Beginning with the line that contains "for name, shape" and ending with the line that contains "in imported if", reproduce each line exactly; include both and add nothing.

•••••

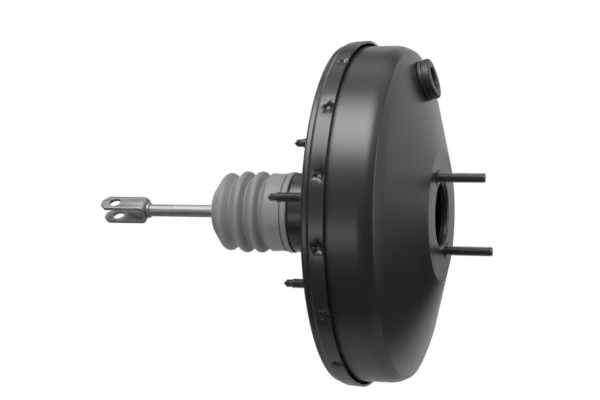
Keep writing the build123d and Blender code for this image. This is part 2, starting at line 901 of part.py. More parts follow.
def input_rod():
    web = -fork_web
    shaft = turned(
        (web - fork_strap - tenon_proud, 0),
        (web - fork_strap - tenon_proud, tenon_radius - tenon_proud),
        (web - fork_strap, tenon_radius),
        (web, tenon_radius),
        (web, rod_collar_radius),
        (web + rod_collar_length, rod_collar_radius),
        (web + 2 * rod_collar_length, input_rod_radius),
        (plunger_end - input_neck_length, input_rod_radius),
        (plunger_end - input_neck_length + input_neck_cone, input_neck_radius),
        (ball_x, input_neck_radius),
        (ball_x, 0),
    )
    return shaft + Pos(ball_x, 0, 0) * Sphere(ball_radius)


def clevis_fork():
    # strap bent to a U, with cut corners and a pin hole in each ear
    half = fork_gap / 2 + fork_strap
    web = -fork_web
    tip = web - fork_length
    turn = math.radians(fork_angle)
    across = Plane(origin=(0, 0, 0), x_dir=(1, 0, 0), z_dir=(0, -math.sin(turn), math.cos(turn)))
    corners = [(tip, half), (web, half), (web, -half), (tip, -half)]
    line = FilletPolyline(*corners, radius=[fork_bend, fork_bend])
    strap = extrude(make_face(offset(line, amount=fork_strap, side=Side.RIGHT)), fork_width / 2, both=True)
    side = fork_width / 2
    blank = make_face(
        Polyline(
            (web, side),
            (tip + fork_chamfer, side),
            (tip, side - fork_chamfer),
            (tip, fork_chamfer - side),
            (tip + fork_chamfer, -side),
            (web, -side),
            close=True,
        )
    )
    blank -= Pos(tip + fork_pin_setback, 0) * Circle(fork_pin_radius)
    ears = Rot(90, 0, 0) * extrude(blank, 2 * half, both=True)
    fork = across * (strap & ears)
    return fork - bar(web - 2 * fork_strap, web + fork_strap, tenon_radius + press_fit)


parts = {
    "front_shell": front_shell(),
    "rear_shell": rear_shell(),
    "front_reinforcement_plate": front_reinforcement_plate(),
    "rear_reinforcement_plate": rear_reinforcement_plate(),
    "front_studs": front_studs(),
    "rear_studs": rear_studs(),
    "stud_star_rings": stud_star_rings(),
    "vacuum_port_grommet": vacuum_port_grommet(),
    "neck_seal": neck_seal(),
    "seal_retainer": seal_retainer(),
    "guide_bush": guide_bush(),
    "dust_boot": dust_boot(),
    "diaphragm": diaphragm(),
    "diaphragm_plate": diaphragm_plate(),
    "valve_body": valve_body(),
    "return_spring": return_spring(),
    "reaction_disc": reaction_disc(),
    "output_rod": output_rod(),
    "output_rod_cap": output_rod_cap(),
    "stop_key": stop_key(),
    "poppet_valve": poppet_valve(),
    "poppet_cup": poppet_cup(),
    "poppet_spring": poppet_spring(),
    "rod_return_spring": rod_return_spring(),
    "rod_spring_seat": rod_spring_seat(),
    "air_filter": air_filter(),
    "silencer_ring": silencer_ring(),
    "tail_cap": tail_cap(),
    "valve_plunger": valve_plunger(),
    "input_rod": input_rod(),
    "clevis_fork": clevis_fork(),
}

os.makedirs("parts", exist_ok=True)
for name, shape in parts.items():
    solids = shape if isinstance(shape, list) else [shape]
    children = [solid for item in solids for solid in item.solids()]
    export_step(children[0] if len(children) == 1 else Compound(children=children), f"parts/{name}.step")
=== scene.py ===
import bpy
import bmesh
import math
from mathutils import Matrix, Vector, noise


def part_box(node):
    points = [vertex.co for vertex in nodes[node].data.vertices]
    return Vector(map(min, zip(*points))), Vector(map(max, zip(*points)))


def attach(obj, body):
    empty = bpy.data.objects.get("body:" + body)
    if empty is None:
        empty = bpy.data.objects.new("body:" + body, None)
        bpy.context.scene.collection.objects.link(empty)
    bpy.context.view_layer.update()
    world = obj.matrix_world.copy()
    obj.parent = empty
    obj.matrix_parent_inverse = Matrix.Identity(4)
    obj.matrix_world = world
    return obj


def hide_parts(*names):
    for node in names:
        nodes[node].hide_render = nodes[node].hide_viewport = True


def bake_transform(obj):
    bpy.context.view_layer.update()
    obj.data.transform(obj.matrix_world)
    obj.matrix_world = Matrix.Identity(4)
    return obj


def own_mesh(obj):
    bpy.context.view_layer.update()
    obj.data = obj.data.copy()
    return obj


# A vacuum brake booster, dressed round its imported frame. Lengths are in metres, X is the axis.

mm = 0.001
weldGap = 0.001 * mm
leastEdge = 0.0005 * mm
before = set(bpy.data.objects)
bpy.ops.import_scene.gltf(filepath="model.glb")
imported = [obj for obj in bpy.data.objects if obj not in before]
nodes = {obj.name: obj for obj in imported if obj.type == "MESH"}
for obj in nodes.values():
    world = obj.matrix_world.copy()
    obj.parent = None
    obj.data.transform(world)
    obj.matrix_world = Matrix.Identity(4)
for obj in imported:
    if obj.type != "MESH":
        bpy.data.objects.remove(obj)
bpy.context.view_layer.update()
print("frame loaded:", len(nodes), "nodes")


# Shader maths

class Wire:
    # a shader value that can be added, taken off and multiplied like a number
    def __init__(self, graph, socket):
        self.graph = graph
        self.socket = socket

    def other(self, key):
        # another output of the same node
        return Wire(self.graph, self.socket.node.outputs[key])

    def __add__(self, value):
        return self.graph.maths("ADD", self, value)

    def __radd__(self, value):
        return self.graph.maths("ADD", value, self)

    def __sub__(self, value):
        return self.graph.maths("SUBTRACT", self, value)

    def __rsub__(self, value):
        return self.graph.maths("SUBTRACT", value, self)

    def __mul__(self, value):
        return self.graph.maths("MULTIPLY", self, value)

    def __rmul__(self, value):
        return self.graph.maths("MULTIPLY", value, self)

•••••

[Correct answer]
for name, shape in parts.items():
    solids = shape if isinstance(shape, list) else [shape]
    children = [solid for item in solids for solid in item.solids()]
    export_step(children[0] if len(children) == 1 else Compound(children=children), f"parts/{name}.step")
=== scene.py ===
import bpy
import bmesh
import math
from mathutils import Matrix, Vector, noise


def part_box(node):
    points = [vertex.co for vertex in nodes[node].data.vertices]
    return Vector(map(min, zip(*points))), Vector(map(max, zip(*points)))


def attach(obj, body):
    empty = bpy.data.objects.get("body:" + body)
    if empty is None:
        empty = bpy.data.objects.new("body:" + body, None)
        bpy.context.scene.collection.objects.link(empty)
    bpy.context.view_layer.update()
    world = obj.matrix_world.copy()
    obj.parent = empty
    obj.matrix_parent_inverse = Matrix.Identity(4)
    obj.matrix_world = world
    return obj


def hide_parts(*names):
    for node in names:
        nodes[node].hide_render = nodes[node].hide_viewport = True


def bake_transform(obj):
    bpy.context.view_layer.update()
    obj.data.transform(obj.matrix_world)
    obj.matrix_world = Matrix.Identity(4)
    return obj


def own_mesh(obj):
    bpy.context.view_layer.update()
    obj.data = obj.data.copy()
    return obj


# A vacuum brake booster, dressed round its imported frame. Lengths are in metres, X is the axis.

mm = 0.001
weldGap = 0.001 * mm
leastEdge = 0.0005 * mm
before = set(bpy.data.objects)
bpy.ops.import_scene.gltf(filepath="model.glb")
imported = [obj for obj in bpy.data.objects if obj not in before]
nodes = {obj.name: obj for obj in imported if obj.type == "MESH"}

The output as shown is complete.